From the line containing "petal_far_right();" through the line containing "bpy.data.objects.remove(obj)", retype each line exactly; include both end lines and nothing beyond them.

━━━━━━━━━━━━━━━━

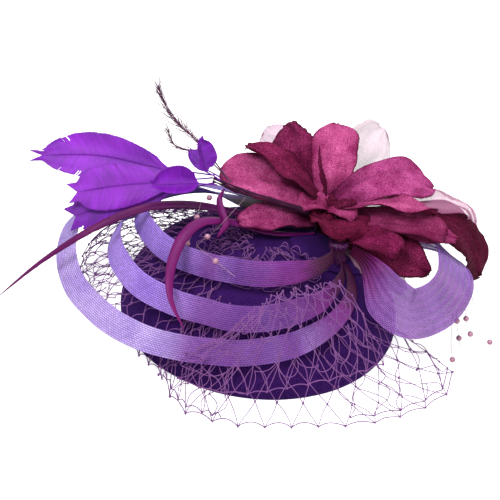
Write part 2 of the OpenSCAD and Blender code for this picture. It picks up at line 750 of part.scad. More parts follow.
module front_clip_pad() { clip_pad(front_az); }
module front_clip_fixed_arm() { clip_fixed_arm(front_az); }
module front_clip_moving_arm() { clip_moving_arm(front_az); }
module front_clip_pin() { clip_pin(front_az); }
module front_clip_spring() { clip_spring(front_az); }
module back_clip_pad() { clip_pad(back_az); }
module back_clip_fixed_arm() { clip_fixed_arm(back_az); }
module back_clip_moving_arm() { clip_moving_arm(back_az); }
module back_clip_pin() { clip_pin(back_az); }
module back_clip_spring() { clip_spring(back_az); }

felt_base();
rim_ribbon();
rim_wire();
backing_patch();
flower_pad();
flower_core();
ribbon_knot();
crin_loop_outer();
crin_loop_middle();
crin_loop_inner();
crin_bow_loop();
petal_left_long();
petal_left_low();
petal_back_left();
petal_back_ruffled();
petal_back_tall();
petal_right_high();
petal_right_fold();
petal_right_low();
petal_right_tuck();
petal_far_right();
petal_front();
petal_front_low();
petal_in_bow();
sheer_petal_left();
sheer_petal_back();
sheer_petal_right();
sheer_petal_low();
stem_bundle();
goose_feather_upper();
goose_feather_middle();
goose_feather_lower();
curled_feather_low();
curled_feather_tall();
curled_feather_short();
plume_tall();
plume_short();
biot_long();
biot_front();
biot_curl();
bead_wire_left();
pearls_left();
bead_wire_right();
pearls_right();
veil();
veil_overlay();
front_clip_pad();
front_clip_fixed_arm();
front_clip_moving_arm();
front_clip_pin();
front_clip_spring();
back_clip_pad();
back_clip_fixed_arm();
back_clip_moving_arm();
back_clip_pin();
back_clip_spring();
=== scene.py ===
import math
import random

import bpy
import numpy as np
from mathutils import Matrix, Vector, noise


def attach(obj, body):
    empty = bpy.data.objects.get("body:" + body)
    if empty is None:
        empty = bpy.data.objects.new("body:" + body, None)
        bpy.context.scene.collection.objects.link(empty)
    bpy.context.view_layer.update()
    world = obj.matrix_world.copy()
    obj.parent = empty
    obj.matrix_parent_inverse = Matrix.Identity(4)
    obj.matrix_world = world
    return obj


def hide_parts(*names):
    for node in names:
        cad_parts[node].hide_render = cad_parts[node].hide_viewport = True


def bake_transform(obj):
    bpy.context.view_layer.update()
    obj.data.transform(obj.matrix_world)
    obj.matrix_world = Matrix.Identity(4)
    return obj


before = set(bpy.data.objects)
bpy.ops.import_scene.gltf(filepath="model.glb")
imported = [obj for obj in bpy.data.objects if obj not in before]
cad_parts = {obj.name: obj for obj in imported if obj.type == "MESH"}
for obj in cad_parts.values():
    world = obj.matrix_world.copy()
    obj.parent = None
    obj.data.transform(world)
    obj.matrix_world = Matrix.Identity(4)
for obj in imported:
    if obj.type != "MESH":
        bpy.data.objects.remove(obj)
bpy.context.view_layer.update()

MM = 0.001
BODY = "hat"


class Nodes:
    """Shader nodes that are added to a tree one by one."""

    def __init__(self, tree):
        self.tree = tree

    def feed(self, socket, value):
        """Links the socket to another one, or sets its value."""
        if isinstance(value, bpy.types.NodeSocket):
            self.tree.links.new(value, socket)
        else:
            socket.default_value = value

    def add(self, kind, props=None, **inputs):
        """A node. An underscore in an input's name stands for a space."""
        n = self.tree.nodes.new(kind)
        for key, value in (props or {}).items():
            setattr(n, key, value)
        for key, value in inputs.items():
            self.feed(n.inputs[key.replace("_", " ")], value)
        return n

    def maths(self, kind, *values):
        n = self.add("ShaderNodeMath", dict(operation=kind))
        for socket, value in zip(n.inputs, values):
            self.feed(socket, value)
        return n.outputs[0]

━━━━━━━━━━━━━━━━

*Result below*
petal_far_right();
petal_front();
petal_front_low();
petal_in_bow();
sheer_petal_left();
sheer_petal_back();
sheer_petal_right();
sheer_petal_low();
stem_bundle();
goose_feather_upper();
goose_feather_middle();
goose_feather_lower();
curled_feather_low();
curled_feather_tall();
curled_feather_short();
plume_tall();
plume_short();
biot_long();
biot_front();
biot_curl();
bead_wire_left();
pearls_left();
bead_wire_right();
pearls_right();
veil();
veil_overlay();
front_clip_pad();
front_clip_fixed_arm();
front_clip_moving_arm();
front_clip_pin();
front_clip_spring();
back_clip_pad();
back_clip_fixed_arm();
back_clip_moving_arm();
back_clip_pin();
back_clip_spring();
=== scene.py ===
import math
import random

import bpy
import numpy as np
from mathutils import Matrix, Vector, noise


def attach(obj, body):
    empty = bpy.data.objects.get("body:" + body)
    if empty is None:
        empty = bpy.data.objects.new("body:" + body, None)
        bpy.context.scene.collection.objects.link(empty)
    bpy.context.view_layer.update()
    world = obj.matrix_world.copy()
    obj.parent = empty
    obj.matrix_parent_inverse = Matrix.Identity(4)
    obj.matrix_world = world
    return obj


def hide_parts(*names):
    for node in names:
        cad_parts[node].hide_render = cad_parts[node].hide_viewport = True


def bake_transform(obj):
    bpy.context.view_layer.update()
    obj.data.transform(obj.matrix_world)
    obj.matrix_world = Matrix.Identity(4)
    return obj


before = set(bpy.data.objects)
bpy.ops.import_scene.gltf(filepath="model.glb")
imported = [obj for obj in bpy.data.objects if obj not in before]
cad_parts = {obj.name: obj for obj in imported if obj.type == "MESH"}
for obj in cad_parts.values():
    world = obj.matrix_world.copy()
    obj.parent = None
    obj.data.transform(world)
    obj.matrix_world = Matrix.Identity(4)
for obj in imported:
    if obj.type != "MESH":
        bpy.data.objects.remove(obj)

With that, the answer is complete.